Já bem conhecido na cena europeia, Naná entraria em estúdio
em março de 1979 para gravar Saudades para o mítico selo alemão ECM. Esse
trabalho, que traz cinco temas, também abre com uma longa peça voltada a seu
instrumento favorito. “O Berimbau” é uma incrível criação em que os solos do
instrumento dividem a cena com um conjunto de cordas, executadas por
integrantes da Radio Symphony Orchestra Stuttgart – como alguns críticos definiram: trata-se praticamente de um concerto para berimbau. Destaque do álbum também é “Vozes
(Saudades)”, em que vemos em alta criatividade suas investigações com a voz, em um jogo vocálico em que brinca com a silabação, explorando o eco e a
espacialização. Outra peça muito exemplar de seu trabalho é “Ondas (Na óhlos de
Petronila)” – assim mesmo, com a grafia errada de nos olhos –, com percussão e voz em alta e crescente ebulição.
Há ainda um belo duo com Gismonti, “Cego Aderaldo”.
Nos anos 90, Naná gestou outra preciosidade. Gravado entre
92 e 93 em Nova York (uma peça foi registrada no Recife, ao lado de “street
musicians”, como diz o encarte), Storytelling saiu em 95 em uma coleção da
EMI com músicos/as do mundo – teve uma edição nacional, sob o título “Contando
Histórias”. Esse álbum traz Naná trabalhando a voz/canto de uma forma distinta
da que muito explorou antes. Com pequenas frases que se repetem, ele arquiteta as músicas – nenhuma é puramente instrumental – alcançando um outro tipo
de resultado. Em “Uma tarde no Norte”, por exemplo, temos o mote “o meu chapéu
está no alto céu/mestre Domingo cadê seu chapéu”; em “Fui Fuio (na praça)”,
temos o “d’aqui prá lá, de lá prá cá” girando nos ouvidos. Há ainda um de seus temas mais conhecidos,
“Vento Chamando Vento”, em que o nome da peça é repetido ciclicamente, como num chamado à espera de uma resposta que não vem.

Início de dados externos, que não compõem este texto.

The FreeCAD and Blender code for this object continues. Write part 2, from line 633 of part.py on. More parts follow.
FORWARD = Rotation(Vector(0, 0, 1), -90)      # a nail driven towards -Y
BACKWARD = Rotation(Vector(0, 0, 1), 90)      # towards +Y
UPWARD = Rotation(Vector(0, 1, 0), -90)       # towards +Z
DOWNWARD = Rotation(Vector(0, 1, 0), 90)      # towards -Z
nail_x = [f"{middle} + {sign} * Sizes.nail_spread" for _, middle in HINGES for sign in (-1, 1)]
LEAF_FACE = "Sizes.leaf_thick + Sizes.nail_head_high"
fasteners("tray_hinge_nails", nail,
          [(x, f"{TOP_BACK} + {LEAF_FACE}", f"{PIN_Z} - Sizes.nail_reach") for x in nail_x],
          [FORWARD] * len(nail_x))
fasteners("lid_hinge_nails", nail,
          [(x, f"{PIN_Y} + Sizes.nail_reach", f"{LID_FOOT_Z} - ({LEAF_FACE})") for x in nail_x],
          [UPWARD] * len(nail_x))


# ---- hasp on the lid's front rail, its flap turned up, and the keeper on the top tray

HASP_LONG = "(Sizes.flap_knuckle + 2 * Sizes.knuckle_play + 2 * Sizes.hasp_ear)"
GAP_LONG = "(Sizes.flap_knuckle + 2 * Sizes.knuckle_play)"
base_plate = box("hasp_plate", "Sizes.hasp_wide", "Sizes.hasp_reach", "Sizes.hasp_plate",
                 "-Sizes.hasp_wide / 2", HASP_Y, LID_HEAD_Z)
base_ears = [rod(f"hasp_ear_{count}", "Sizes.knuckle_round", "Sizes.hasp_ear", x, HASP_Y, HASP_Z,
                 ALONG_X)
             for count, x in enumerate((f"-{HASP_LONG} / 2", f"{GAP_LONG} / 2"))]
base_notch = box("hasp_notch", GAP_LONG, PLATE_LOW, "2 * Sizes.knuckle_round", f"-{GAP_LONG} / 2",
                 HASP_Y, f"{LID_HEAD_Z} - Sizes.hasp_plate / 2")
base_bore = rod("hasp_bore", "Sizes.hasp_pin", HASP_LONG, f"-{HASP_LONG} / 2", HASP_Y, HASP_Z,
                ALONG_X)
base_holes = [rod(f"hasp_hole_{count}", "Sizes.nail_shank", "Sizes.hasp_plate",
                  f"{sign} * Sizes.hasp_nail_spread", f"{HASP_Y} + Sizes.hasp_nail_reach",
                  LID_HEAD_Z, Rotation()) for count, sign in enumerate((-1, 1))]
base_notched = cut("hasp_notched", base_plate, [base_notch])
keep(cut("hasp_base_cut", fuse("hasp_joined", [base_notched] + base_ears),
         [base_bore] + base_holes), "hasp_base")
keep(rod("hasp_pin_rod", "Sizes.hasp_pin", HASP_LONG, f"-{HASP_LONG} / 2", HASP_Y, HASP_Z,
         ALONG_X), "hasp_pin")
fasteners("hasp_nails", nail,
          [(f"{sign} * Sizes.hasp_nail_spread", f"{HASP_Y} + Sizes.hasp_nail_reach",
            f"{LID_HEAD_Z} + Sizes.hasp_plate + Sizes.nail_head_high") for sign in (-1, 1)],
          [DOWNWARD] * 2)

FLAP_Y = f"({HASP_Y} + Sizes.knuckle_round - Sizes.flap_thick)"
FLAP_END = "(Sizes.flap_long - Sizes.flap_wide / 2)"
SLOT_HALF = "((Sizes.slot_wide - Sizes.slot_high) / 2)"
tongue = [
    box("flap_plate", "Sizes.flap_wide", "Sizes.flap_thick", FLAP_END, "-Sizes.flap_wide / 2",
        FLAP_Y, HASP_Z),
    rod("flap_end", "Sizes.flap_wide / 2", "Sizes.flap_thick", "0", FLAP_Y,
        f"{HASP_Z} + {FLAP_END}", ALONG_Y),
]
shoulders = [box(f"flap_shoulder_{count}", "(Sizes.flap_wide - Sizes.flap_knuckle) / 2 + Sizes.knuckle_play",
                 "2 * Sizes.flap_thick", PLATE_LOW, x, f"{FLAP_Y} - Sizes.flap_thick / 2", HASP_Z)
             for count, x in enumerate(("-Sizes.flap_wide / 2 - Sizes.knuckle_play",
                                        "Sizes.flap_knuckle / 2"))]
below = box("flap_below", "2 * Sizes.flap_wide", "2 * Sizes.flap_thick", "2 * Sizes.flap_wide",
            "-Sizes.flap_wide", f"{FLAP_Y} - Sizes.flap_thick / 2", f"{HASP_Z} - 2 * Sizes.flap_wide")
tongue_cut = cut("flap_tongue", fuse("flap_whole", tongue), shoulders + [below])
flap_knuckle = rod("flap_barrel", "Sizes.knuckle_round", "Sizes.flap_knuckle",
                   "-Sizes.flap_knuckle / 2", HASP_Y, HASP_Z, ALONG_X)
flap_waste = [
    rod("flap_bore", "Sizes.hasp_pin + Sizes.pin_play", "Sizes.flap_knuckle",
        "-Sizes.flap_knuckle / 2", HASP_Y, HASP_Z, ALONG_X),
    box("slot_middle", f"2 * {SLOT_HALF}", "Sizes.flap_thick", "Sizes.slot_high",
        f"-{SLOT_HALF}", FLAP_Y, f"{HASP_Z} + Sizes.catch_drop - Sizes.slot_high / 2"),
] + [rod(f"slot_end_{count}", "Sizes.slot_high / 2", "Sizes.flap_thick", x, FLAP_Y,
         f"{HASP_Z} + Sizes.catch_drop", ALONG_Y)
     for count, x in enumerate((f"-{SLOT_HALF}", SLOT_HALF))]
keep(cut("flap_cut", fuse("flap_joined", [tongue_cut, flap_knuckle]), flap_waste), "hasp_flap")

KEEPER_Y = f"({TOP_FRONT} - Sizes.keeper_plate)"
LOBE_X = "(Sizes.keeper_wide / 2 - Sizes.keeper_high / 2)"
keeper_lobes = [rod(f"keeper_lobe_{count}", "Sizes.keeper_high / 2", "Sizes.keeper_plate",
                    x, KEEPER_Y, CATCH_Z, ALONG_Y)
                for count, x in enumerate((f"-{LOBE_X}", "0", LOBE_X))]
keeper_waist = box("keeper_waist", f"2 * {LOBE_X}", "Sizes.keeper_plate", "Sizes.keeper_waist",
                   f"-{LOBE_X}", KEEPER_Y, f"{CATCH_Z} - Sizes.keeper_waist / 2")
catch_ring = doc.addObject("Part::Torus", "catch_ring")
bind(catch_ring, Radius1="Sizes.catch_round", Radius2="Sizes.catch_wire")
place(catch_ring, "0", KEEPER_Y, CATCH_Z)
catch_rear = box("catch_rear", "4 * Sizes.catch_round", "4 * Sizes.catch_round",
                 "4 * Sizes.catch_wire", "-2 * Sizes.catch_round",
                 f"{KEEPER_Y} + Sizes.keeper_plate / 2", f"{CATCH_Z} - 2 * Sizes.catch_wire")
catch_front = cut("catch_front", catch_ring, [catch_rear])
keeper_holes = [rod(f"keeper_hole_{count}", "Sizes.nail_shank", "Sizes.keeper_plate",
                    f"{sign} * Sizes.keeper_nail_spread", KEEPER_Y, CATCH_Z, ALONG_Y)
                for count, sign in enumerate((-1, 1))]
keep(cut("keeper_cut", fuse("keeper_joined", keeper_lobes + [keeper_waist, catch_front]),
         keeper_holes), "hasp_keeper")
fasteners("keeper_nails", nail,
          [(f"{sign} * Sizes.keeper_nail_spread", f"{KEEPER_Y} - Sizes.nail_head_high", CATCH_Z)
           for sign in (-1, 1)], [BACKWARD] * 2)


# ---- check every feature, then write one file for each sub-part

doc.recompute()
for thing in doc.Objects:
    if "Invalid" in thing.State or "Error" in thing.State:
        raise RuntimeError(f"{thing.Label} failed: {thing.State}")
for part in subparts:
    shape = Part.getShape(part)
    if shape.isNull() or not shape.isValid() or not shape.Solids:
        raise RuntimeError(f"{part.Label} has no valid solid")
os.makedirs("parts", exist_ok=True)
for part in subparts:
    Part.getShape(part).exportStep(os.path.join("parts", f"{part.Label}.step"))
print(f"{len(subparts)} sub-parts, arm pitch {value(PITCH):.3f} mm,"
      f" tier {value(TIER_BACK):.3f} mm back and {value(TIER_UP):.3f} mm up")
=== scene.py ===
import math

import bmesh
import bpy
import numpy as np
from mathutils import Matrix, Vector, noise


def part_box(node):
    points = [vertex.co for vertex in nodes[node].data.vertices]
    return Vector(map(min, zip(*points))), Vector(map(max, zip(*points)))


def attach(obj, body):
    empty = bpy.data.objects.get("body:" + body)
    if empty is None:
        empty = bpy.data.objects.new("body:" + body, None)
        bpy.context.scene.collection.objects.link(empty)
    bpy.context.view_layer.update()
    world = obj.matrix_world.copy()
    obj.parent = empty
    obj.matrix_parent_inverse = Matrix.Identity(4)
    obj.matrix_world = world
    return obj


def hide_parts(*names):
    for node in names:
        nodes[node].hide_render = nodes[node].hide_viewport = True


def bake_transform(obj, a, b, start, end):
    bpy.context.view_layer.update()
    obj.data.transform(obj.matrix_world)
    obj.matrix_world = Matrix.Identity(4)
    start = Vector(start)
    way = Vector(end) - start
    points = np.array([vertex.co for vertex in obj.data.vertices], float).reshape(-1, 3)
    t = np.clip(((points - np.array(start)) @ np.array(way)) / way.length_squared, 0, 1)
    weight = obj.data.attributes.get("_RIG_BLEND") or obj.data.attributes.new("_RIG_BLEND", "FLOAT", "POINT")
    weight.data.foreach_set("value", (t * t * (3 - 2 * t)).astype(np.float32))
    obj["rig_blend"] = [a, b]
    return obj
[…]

O último registro de Naná Vasconcelos foi 4 Elementos, álbum lançado em 2013. Apesar de doente, o músico mantinha uma agenda ativa; deveria se apresentar em SP no próximo fim de semana, com o grupo Barbatuques. Para abril, tinha agendada uma pequena turnê pela Ásia, passando por Japão, China e Coreia do Sul, uma vez mais em duo com Gismonti.
“Muita gente não conhece o que eu faço. Gente de diferentes
mundos sociais está começando a se interessar por discos meus. Estou conhecendo
muitos jovens que não me conheciam, que nasceram quando saí do Brasil. Muito
interessante...”, disse ao site Clube de Jazz.
Que a música de Naná Vasconcelos continue assim, sendo descoberta, encantando, deslumbrando os sentidos daqueles que a alcançam.
(*em entrevista ao site La Parola)
*quem assina:
Fabricio Vieira é jornalista e fez mestrado na área
literária. Escreveu sobre jazz para a Folha de S.Paulo por alguns anos; foi
ainda correspondente do jornal em Buenos Aires. Atualmente escreve sobre
literatura e jazz para o Valor Econômico. Também colabora com o site português Jazz.pt.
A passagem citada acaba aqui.